I was at an IA conference yesterday, and the question of reification was
raised in several different contexts. I think it's important to remember
that reification is significant primarily because it is accommodating
(syntactically) parity with a neo4j construct.

That is to say:

:s :p :o .
:s  a  rdf:type .
<< :s :p :o >> :p1 :o1; :p2 :o2 .

is the equivalent of a neo4j assertion with two properties on its "edge".


What I see here is that we're also attempting to create an assignment
statement with reifiers in Turtle:

<<(:r | :s :p :o )>>

when this is an operation that is normally done in SPARQL:

bind (<<:s :p :o>> as ?r)

What we're arguing about then, to me, is a deeper question: should we have
assignment statements in Turtle?

My gut feeling is no, for all the reasons that have become evident:

   - Inconsistency in IRI assignment for a given resource from multiple
   sources
   - The need to police the edge cases to negotiate cardinality
   - it encourages poor modeling practices, as a reification is often a
   shortcut for modeling entities that should be formally defined.
   - it requires a significant set of additional semantics (predicate
   additions) into rdf itself.

Taking Peter's example:

Liz :married-to :Dick .
:Liz :married-on "1964-03-15"^^xsd:date.
:Liz :married-to :Eddie .
:Liz :married-on "1959-05-12"^^xsd:date.

This should be modelled as :
:m1 a :Marriage ;
     :firstSpouse :Liz ;
     :secondSpouse :Dick .
     :startDate "1964-03-15" ;
     :endDate "1959-02-17" .  # Or some appropriate end-date prior to the
second marriage
:m2 a :Marriage .
      :firstSpouse :Liz ;
      :secondSpouse :Eddie  ;
      :startDate "1959-05-12" .

We're trying to turn <<:Liz :married-to :Dick>> into a semantic carrying
vehicle, when we're better off declaring a formal structure.

Relate this back to the Neo4J modelling. When I say:

Liz -- marriedTo --> Dick [startDate "1964-03-15",endDate "1959-02-17"] .
Liz -- marriedTo --> Eddie [startDate "1959-05-12"] .
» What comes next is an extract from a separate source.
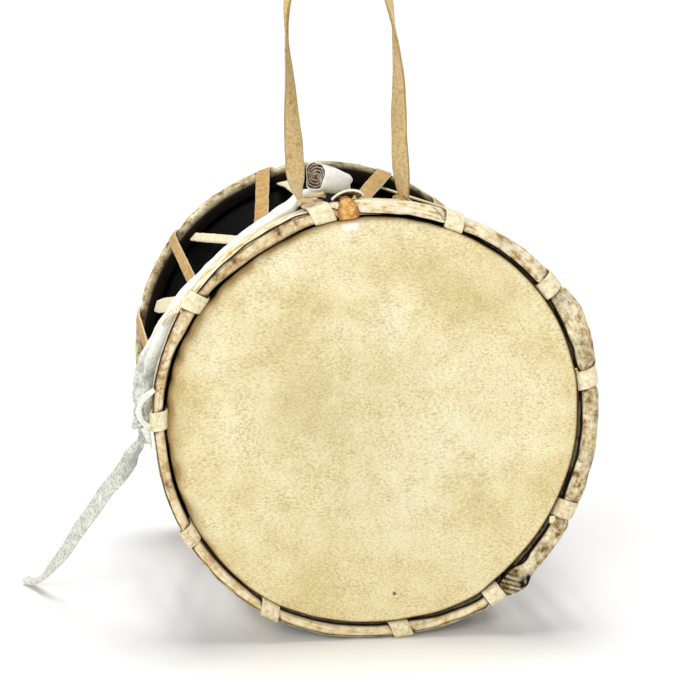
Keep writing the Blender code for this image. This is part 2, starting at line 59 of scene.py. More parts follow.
def around(angle, radius, y):
    # a point at an angle, a radius and a place along the drum's axis
    turn, radius, y = np.broadcast_arrays(np.radians(angle), radius, y)
    return np.stack([drum["axisX"] + radius * np.cos(turn), y,
                     drum["axisHeight"] + radius * np.sin(turn)], -1)


def eased(table, angle, period=360):
    # the value at an angle between (angle, value) pairs, with a half cosine between them
    places = np.array([pair[0] for pair in table], float)
    values = np.array([pair[1] for pair in table], float)
    angle = np.asarray(angle, float)
    if period:
        angle = (angle - places[0]) % period + places[0]
        places = np.append(places, places[0] + period)
        values = np.append(values, values[0])
    angle = np.clip(angle, places[0], places[-1])
    slot = np.clip(np.searchsorted(places, angle, side="right"), 1, len(places) - 1)
    share = (angle - places[slot - 1]) / (places[slot] - places[slot - 1])
    return values[slot - 1] + (1 - np.cos(pi * share)) / 2 * (values[slot] - values[slot - 1])


def ripple(seed, turn, along, turns=(1, 6), waves=(0.0, 1.0), count=14):
    # a sum of cosines with whole numbers of waves round the turn, spread about 1
    rng = np.random.default_rng(seed)
    total = 0.0
    for _ in range(count):
        whole = rng.integers(turns[0], turns[1] + 1) * rng.choice((-1, 1))
        pitch = rng.uniform(*waves) * rng.choice((-1, 1))
        total = total + np.cos(whole * turn + 2 * pi * pitch * along + rng.uniform(0, 2 * pi))
    return total / np.sqrt(count / 2)


def unit(vectors):
    # each vector divided by its length
    return vectors / np.maximum(np.linalg.norm(vectors, axis=-1, keepdims=True), 1e-12)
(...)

What we're actually doing is hiding a lot of implicit semantics:
Liz -- marriedTo --> Dick
is actually multiple assertions:
There exists an implicit marriage M1
M1 is a marriage entity between Liz and Dick.
It is the (implicit) marriage M1 that is being annotated, not Liz, even if
that is what it appears to be on the surface.
There is a directional implication (which is why I have :firstSpouse,
:secondSpouse in the RDF example, even though the non-directed :spouse
would be more appropriate).

You can argue that the RDF is uglier and more verbose, but that's because
it is also more precise. There are a lot of unstated assumptions made in
neo4J which is one reason that models created that way usually get very
ugly conceptually; the hidden semantics come back to bite you.

RDF to a certain extent does this with blank nodes. Syntactically, the
above statements could be rendered:
[ a :Marriage ;
     :firstSpouse :Liz ;
     :secondSpouse :Dick .
     :startDate "1964-03-15" ;
     :endDate "1959-02-17" ;
     ].
[ a :Marriage .
      :firstSpouse :Liz ;
      :secondSpouse :Eddie  ;
      :startDate "1959-05-12";
      ]

but in most cases we forget the type association.

Contrast this:
[ :firstSpouse :Liz ; :secondSpouse :Dick ; :startDate  "1964-03-15" ;
:endDate "1959-02-17" ; a :Marriage]

with the Neo4J-esque
Liz -- marriedTo --> Dick [startDate "1964-03-15",endDate "1959-02-17"] .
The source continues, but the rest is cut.